Here’s an example. And what I am about to say flies in the face of the most cherished SD myth there is. Yet it’s a staple of eight-hour seminars. That is if you walk with confidence (like you’re going somewhere) the bad guys will leave you alone.

This. Is. Bullshit. There are countless more factors that go into who is targeted and why. Taking this idea to an extreme, walking alone through gang territory at night, unarmed, you can project all the confidence you want—but it’s not going to keep you from being targeted. Yet, I have encountered people—who have a little training—who believe it does. Enough so they’ll foolishly walk in such areas. “I can take care of myself.” That’s over confidence. Conversely, someone who is afraid and has no training has no problem being behind locked doors in that kind of area at night. As such, the person with no training, but common sense is safer than the person with some training who is taking unnecessary chances. Often this escalates into high-risk behavior among half-trained people because they believe they can take care of themselves.

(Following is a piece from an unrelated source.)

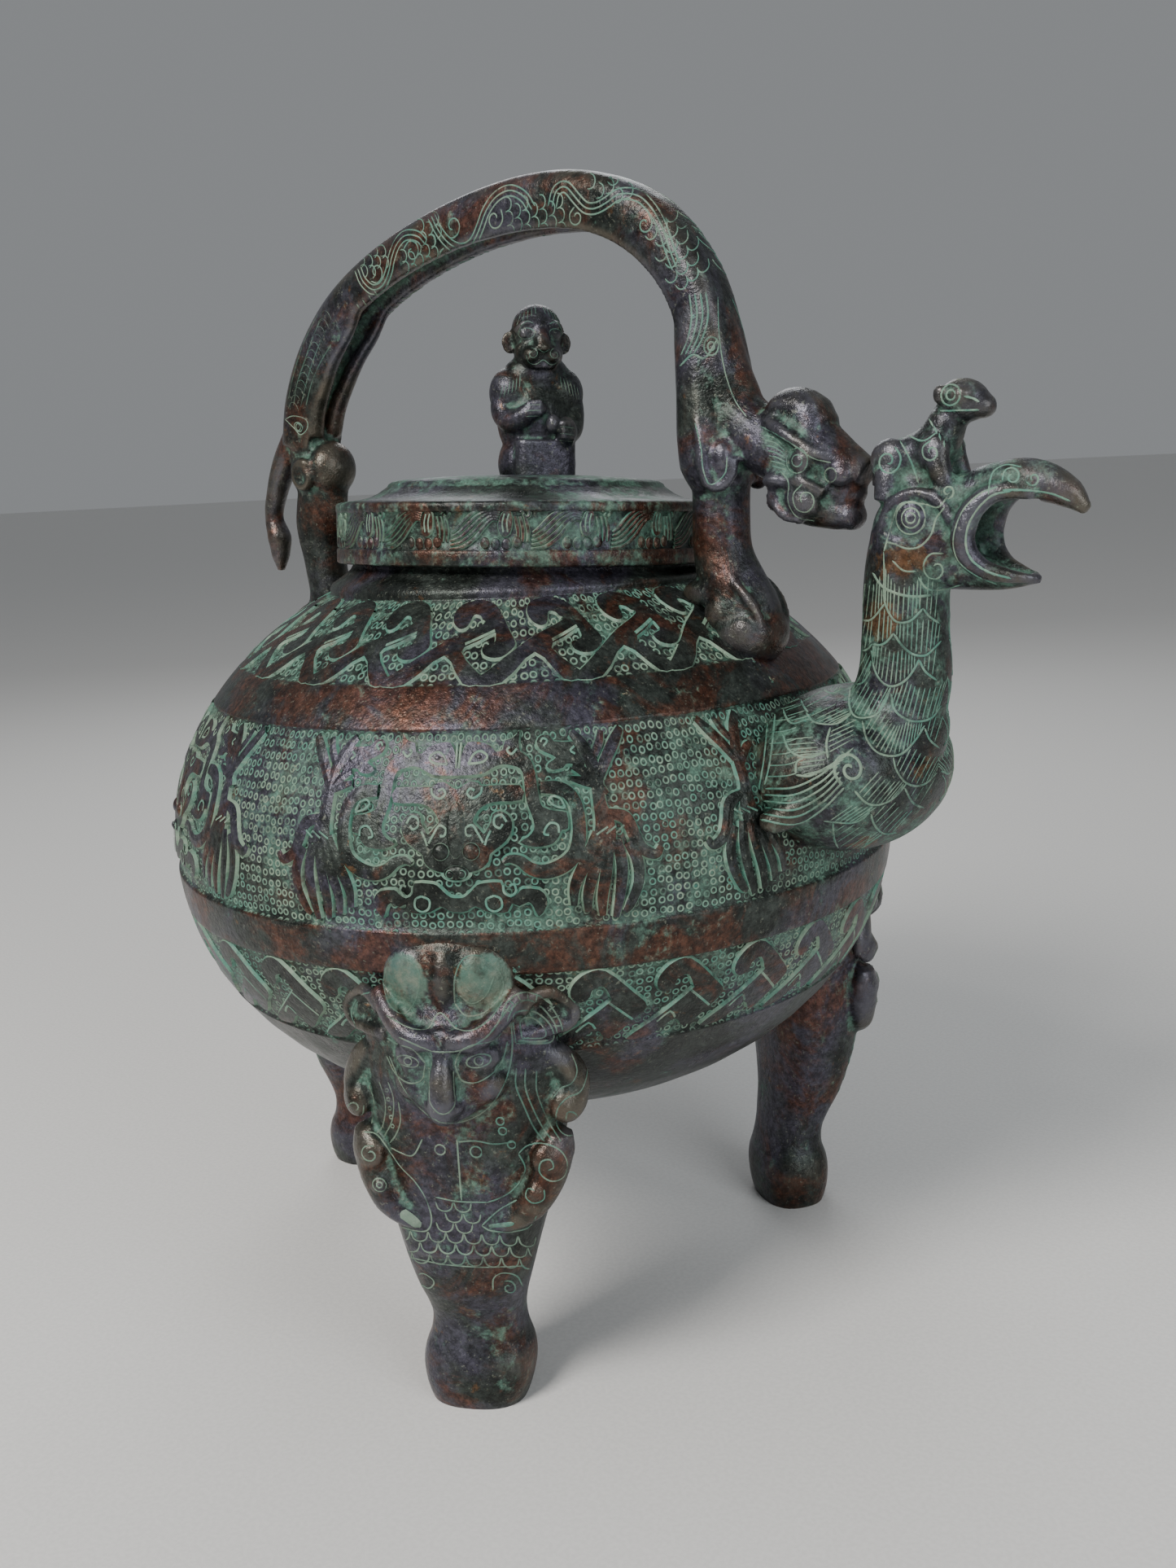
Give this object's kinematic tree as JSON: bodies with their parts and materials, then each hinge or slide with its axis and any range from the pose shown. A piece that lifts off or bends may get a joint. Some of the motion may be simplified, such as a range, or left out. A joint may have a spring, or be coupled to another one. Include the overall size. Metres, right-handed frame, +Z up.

Here’s a reality break. It is seldom the mouse that is the victim. That’s because mice have no problem running like hell—and doing it right up front before danger has a chance to really manifest. It’s the person, who has too much unfounded confidence, who walks into the tiger’s jaws. (Look up Dunning Krueger Effect.)

And why shouldn’t they be overly confident? How much time do you spend empowering them instead of telling them the limitations of the training? Or are you so busy trying to build confidence, you never tell them what the training doesn’t prepare them to handle? Two examples pop immediately to mind. One, mixed martial arts training won’t save you against four opponents. Two, carrying a firearm isn’t much help for non-lethal force situations.

If you’re not telling them their limits—why not?